Source records:
-*-
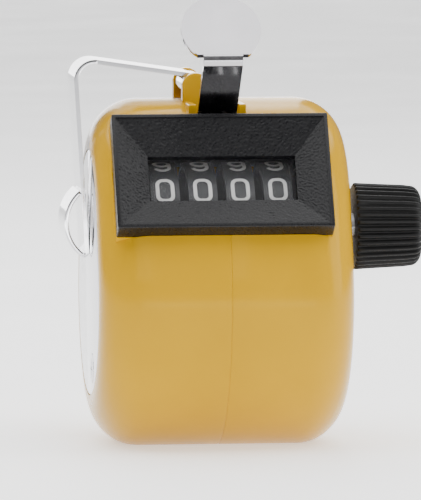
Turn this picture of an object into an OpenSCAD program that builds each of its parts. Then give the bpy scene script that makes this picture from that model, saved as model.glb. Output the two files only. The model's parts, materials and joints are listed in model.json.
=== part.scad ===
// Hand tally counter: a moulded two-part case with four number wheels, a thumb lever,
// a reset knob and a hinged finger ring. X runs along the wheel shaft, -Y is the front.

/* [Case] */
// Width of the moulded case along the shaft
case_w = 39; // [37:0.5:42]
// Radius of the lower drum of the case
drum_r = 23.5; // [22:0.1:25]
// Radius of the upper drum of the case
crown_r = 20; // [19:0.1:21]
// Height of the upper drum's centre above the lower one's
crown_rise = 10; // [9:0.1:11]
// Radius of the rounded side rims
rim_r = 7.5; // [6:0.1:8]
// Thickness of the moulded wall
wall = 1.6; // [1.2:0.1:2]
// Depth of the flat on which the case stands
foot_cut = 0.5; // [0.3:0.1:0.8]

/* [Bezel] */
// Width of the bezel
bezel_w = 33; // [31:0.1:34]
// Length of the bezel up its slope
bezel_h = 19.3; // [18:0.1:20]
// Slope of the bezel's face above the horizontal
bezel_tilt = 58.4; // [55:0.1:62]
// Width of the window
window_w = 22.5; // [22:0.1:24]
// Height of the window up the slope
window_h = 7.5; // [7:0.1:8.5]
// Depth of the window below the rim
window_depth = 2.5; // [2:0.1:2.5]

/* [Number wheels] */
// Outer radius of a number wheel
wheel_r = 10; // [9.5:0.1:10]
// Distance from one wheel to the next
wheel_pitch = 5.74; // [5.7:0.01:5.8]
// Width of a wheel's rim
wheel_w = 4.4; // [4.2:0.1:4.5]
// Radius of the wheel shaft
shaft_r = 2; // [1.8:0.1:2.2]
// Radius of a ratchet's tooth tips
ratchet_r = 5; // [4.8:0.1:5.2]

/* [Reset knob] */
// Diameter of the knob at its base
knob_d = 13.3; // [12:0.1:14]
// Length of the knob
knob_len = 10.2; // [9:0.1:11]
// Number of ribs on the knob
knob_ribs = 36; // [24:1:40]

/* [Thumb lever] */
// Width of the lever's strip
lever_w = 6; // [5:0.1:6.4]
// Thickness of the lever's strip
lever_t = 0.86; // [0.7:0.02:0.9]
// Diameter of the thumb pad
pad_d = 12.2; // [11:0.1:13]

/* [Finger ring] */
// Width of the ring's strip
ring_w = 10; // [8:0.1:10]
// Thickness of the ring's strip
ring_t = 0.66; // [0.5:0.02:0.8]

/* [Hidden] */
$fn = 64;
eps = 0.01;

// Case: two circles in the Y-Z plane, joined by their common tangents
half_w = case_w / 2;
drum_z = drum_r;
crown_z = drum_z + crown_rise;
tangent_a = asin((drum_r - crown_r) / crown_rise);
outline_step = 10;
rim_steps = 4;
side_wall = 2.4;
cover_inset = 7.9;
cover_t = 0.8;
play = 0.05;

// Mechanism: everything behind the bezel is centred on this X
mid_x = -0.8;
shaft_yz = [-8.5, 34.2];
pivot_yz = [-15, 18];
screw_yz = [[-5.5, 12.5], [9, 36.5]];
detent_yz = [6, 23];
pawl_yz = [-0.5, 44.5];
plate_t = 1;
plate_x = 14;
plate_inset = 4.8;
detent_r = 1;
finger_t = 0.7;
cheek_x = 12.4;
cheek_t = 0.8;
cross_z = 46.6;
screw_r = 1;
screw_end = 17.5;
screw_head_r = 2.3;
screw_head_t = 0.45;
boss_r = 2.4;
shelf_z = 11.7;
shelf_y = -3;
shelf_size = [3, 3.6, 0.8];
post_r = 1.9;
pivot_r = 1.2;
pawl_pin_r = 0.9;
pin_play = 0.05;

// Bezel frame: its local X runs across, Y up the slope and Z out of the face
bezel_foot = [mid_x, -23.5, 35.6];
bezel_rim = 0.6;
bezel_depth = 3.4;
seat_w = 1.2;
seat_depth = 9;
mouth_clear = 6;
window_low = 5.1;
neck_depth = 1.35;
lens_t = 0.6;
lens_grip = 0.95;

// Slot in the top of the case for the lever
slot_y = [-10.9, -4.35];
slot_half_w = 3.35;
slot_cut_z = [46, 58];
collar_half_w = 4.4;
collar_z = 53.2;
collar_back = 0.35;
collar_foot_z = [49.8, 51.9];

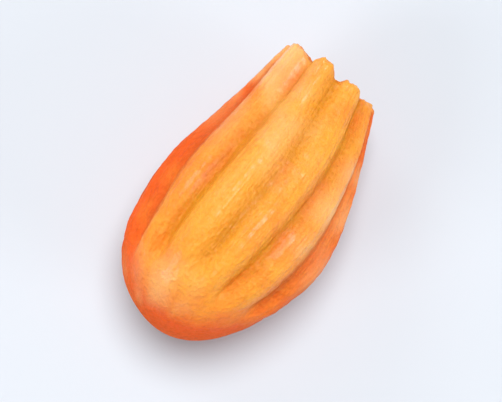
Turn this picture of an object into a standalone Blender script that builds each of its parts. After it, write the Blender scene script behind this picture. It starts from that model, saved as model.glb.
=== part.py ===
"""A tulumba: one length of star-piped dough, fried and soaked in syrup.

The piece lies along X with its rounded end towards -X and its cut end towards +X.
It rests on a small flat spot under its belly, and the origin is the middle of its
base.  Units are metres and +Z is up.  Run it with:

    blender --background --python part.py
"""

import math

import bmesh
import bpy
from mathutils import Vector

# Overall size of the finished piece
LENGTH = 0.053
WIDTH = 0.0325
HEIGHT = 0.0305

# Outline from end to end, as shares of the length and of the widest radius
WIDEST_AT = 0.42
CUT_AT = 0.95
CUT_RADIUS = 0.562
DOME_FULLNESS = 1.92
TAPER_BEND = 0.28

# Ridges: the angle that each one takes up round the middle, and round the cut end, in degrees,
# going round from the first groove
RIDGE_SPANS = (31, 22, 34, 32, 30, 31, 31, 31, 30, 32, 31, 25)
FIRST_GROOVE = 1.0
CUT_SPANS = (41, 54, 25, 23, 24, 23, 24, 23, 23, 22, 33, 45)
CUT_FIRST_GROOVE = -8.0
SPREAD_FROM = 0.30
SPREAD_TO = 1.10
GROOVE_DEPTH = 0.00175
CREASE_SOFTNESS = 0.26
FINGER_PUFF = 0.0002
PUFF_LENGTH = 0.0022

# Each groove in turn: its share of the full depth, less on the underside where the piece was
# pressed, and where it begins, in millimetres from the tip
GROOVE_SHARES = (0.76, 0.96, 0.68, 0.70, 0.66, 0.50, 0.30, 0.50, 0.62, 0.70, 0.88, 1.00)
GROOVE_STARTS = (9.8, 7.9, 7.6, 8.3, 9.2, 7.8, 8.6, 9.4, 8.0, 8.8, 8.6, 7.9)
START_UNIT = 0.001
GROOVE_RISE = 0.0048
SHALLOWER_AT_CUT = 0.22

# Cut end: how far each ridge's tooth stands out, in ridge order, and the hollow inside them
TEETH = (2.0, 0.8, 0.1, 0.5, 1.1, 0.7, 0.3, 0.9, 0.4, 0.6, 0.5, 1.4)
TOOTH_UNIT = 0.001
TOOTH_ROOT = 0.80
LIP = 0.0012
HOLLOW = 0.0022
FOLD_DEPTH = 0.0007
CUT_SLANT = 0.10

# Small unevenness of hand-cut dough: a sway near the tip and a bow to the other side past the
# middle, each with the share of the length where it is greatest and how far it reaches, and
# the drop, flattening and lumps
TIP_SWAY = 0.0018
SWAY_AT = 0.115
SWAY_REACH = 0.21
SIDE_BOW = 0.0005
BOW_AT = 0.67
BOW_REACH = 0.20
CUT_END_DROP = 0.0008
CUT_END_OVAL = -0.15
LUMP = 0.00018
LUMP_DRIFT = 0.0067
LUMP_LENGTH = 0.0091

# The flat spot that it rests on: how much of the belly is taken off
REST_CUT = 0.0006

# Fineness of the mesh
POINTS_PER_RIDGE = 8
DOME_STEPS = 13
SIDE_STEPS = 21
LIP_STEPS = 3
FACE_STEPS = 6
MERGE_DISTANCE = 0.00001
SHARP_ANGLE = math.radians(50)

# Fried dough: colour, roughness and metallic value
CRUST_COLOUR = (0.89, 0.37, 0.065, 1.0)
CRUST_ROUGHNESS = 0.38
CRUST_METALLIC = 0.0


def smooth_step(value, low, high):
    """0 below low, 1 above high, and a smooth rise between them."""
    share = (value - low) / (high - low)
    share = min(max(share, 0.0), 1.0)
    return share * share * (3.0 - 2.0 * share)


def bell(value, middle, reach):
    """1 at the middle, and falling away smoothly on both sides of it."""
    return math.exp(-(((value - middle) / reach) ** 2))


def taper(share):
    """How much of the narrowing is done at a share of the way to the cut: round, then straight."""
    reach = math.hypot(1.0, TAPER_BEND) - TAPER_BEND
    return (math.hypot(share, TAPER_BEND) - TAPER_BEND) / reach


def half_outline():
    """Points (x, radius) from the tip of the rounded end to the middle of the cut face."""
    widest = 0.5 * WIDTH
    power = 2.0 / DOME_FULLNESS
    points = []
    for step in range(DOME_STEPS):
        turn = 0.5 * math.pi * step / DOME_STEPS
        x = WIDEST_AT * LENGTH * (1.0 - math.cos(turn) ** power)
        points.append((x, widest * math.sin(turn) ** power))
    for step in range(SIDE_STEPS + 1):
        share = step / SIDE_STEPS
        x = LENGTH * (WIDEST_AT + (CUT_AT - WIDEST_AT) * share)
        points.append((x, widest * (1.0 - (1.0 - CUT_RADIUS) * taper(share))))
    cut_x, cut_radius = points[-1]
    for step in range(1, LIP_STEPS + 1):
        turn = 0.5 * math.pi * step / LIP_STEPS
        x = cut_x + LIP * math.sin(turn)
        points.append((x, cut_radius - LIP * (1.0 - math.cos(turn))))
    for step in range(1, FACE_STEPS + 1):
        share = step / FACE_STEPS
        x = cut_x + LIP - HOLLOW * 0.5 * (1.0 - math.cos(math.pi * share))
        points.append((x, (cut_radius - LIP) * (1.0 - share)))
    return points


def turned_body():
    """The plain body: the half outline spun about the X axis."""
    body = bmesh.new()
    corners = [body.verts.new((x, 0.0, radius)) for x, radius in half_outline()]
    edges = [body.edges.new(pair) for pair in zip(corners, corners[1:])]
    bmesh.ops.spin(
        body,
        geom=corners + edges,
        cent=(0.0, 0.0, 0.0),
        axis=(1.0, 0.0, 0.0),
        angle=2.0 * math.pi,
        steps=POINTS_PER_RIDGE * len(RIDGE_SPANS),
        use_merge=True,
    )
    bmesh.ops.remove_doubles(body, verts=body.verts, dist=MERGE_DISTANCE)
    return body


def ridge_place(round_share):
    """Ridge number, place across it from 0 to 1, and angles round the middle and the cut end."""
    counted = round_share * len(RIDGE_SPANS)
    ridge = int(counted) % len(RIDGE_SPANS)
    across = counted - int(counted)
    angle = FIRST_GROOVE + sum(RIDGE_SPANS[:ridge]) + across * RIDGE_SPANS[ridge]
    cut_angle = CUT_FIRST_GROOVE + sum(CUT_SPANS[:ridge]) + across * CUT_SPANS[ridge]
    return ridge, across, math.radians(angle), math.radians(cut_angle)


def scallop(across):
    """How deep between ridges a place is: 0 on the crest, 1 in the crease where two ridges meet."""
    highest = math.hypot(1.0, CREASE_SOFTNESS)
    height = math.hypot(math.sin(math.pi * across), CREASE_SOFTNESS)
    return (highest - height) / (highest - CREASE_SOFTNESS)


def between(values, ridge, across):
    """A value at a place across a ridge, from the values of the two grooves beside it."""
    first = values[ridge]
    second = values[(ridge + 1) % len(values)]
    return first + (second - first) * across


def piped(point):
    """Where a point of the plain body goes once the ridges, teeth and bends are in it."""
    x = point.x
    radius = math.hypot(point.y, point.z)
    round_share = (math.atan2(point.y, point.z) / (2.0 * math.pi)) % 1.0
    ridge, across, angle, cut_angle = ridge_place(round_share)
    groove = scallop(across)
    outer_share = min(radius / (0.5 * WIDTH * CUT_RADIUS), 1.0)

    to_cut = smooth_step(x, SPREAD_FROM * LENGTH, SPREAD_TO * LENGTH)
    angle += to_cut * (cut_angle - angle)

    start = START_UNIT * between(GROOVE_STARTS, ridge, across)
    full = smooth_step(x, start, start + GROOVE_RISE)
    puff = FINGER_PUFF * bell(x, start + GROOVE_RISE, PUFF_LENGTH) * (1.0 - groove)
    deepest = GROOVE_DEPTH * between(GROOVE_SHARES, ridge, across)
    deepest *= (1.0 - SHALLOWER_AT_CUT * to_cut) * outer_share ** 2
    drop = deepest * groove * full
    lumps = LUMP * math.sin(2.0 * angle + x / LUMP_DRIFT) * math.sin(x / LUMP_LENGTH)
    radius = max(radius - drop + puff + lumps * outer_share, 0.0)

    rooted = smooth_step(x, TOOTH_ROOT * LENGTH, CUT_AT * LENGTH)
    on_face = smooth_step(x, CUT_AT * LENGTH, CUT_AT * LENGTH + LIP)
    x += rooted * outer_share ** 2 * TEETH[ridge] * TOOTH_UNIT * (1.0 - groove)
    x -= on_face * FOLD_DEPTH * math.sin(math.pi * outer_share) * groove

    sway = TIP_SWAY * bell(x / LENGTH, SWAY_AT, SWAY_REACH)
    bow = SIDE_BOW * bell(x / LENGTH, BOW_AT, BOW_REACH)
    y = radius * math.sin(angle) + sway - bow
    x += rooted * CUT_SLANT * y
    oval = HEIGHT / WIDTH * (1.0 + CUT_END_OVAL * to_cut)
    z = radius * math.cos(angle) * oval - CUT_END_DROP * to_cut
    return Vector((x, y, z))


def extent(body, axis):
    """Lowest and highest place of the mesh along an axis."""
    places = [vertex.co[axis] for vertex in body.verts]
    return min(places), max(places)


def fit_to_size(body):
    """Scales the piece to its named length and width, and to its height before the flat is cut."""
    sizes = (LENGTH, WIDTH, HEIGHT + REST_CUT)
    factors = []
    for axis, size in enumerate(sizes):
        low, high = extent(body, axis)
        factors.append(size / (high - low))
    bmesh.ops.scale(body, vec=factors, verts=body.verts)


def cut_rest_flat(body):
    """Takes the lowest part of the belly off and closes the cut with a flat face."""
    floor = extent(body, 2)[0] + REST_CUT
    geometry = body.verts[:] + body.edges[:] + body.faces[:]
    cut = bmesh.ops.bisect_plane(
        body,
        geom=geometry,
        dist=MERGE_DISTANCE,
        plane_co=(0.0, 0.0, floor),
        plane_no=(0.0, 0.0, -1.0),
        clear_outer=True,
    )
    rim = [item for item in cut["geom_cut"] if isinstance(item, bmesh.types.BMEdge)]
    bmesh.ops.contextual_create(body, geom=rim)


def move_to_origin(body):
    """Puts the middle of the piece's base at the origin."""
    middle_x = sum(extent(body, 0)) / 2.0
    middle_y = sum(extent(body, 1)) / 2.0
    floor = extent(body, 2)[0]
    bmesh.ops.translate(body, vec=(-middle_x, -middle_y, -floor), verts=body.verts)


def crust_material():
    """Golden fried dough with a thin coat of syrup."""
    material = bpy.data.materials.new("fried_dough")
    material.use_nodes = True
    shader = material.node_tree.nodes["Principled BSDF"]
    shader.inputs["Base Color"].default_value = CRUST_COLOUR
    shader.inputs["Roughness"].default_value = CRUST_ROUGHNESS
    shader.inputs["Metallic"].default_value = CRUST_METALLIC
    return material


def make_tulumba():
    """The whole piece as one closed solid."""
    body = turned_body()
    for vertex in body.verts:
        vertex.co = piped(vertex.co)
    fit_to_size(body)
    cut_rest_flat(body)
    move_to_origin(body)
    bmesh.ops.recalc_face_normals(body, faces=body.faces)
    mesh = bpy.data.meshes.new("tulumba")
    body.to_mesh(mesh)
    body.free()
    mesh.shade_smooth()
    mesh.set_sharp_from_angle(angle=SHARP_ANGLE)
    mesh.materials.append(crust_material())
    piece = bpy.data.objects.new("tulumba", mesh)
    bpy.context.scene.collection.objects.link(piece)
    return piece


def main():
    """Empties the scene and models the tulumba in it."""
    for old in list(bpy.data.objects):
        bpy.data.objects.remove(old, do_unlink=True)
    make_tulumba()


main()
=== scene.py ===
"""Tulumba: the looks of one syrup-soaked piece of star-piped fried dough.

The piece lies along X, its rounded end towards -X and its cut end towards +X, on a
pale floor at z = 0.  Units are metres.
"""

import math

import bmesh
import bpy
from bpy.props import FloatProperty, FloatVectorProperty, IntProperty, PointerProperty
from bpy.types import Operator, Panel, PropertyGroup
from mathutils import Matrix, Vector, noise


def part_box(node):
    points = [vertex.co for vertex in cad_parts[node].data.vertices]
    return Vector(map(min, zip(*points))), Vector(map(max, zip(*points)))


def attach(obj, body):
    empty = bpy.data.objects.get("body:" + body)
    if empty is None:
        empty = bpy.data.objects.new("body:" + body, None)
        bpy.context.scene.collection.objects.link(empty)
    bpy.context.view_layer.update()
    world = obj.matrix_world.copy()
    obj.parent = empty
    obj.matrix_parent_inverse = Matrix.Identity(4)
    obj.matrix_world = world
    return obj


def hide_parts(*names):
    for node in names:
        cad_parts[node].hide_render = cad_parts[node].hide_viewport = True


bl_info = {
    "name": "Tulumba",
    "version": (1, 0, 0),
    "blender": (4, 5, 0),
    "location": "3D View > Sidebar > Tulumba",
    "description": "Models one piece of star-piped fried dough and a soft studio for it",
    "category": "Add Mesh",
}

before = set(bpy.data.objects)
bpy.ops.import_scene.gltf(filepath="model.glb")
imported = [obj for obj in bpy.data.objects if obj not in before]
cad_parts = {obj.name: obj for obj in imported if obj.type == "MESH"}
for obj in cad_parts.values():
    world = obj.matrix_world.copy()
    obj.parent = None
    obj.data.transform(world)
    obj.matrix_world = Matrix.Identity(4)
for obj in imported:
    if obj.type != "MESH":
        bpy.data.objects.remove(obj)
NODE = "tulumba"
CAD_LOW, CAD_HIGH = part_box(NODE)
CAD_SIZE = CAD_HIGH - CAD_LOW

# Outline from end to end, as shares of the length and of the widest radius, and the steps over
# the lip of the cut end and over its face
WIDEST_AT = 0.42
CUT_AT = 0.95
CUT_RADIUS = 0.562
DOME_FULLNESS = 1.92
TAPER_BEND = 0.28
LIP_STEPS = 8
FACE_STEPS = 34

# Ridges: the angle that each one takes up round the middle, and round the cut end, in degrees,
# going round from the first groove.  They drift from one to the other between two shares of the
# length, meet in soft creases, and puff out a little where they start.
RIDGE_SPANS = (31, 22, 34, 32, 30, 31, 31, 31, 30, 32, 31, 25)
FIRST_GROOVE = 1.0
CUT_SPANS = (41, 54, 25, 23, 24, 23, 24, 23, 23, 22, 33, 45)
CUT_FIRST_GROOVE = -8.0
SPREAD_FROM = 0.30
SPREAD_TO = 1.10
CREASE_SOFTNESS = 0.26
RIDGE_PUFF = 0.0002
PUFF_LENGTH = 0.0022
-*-
EXERCISE REQUIREMENTS:
Up to and including the line with "foot_cut = 0.5; // [0.3:0.1:0.8]", print every line of the records from the start.

ANSWER:
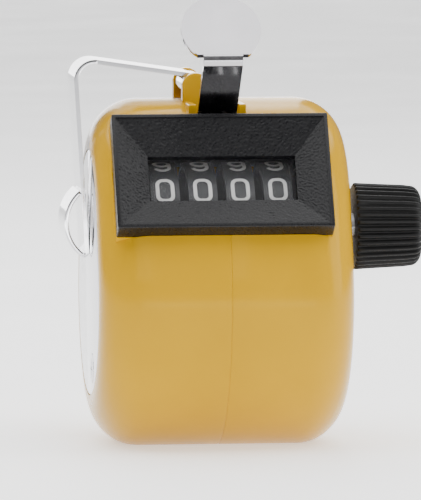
Turn this picture of an object into an OpenSCAD program that builds each of its parts. Then give the bpy scene script that makes this picture from that model, saved as model.glb. Output the two files only. The model's parts, materials and joints are listed in model.json.
=== part.scad ===
// Hand tally counter: a moulded two-part case with four number wheels, a thumb lever,
// a reset knob and a hinged finger ring. X runs along the wheel shaft, -Y is the front.

/* [Case] */
// Width of the moulded case along the shaft
case_w = 39; // [37:0.5:42]
// Radius of the lower drum of the case
drum_r = 23.5; // [22:0.1:25]
// Radius of the upper drum of the case
crown_r = 20; // [19:0.1:21]
// Height of the upper drum's centre above the lower one's
crown_rise = 10; // [9:0.1:11]
// Radius of the rounded side rims
rim_r = 7.5; // [6:0.1:8]
// Thickness of the moulded wall
wall = 1.6; // [1.2:0.1:2]
// Depth of the flat on which the case stands
foot_cut = 0.5; // [0.3:0.1:0.8]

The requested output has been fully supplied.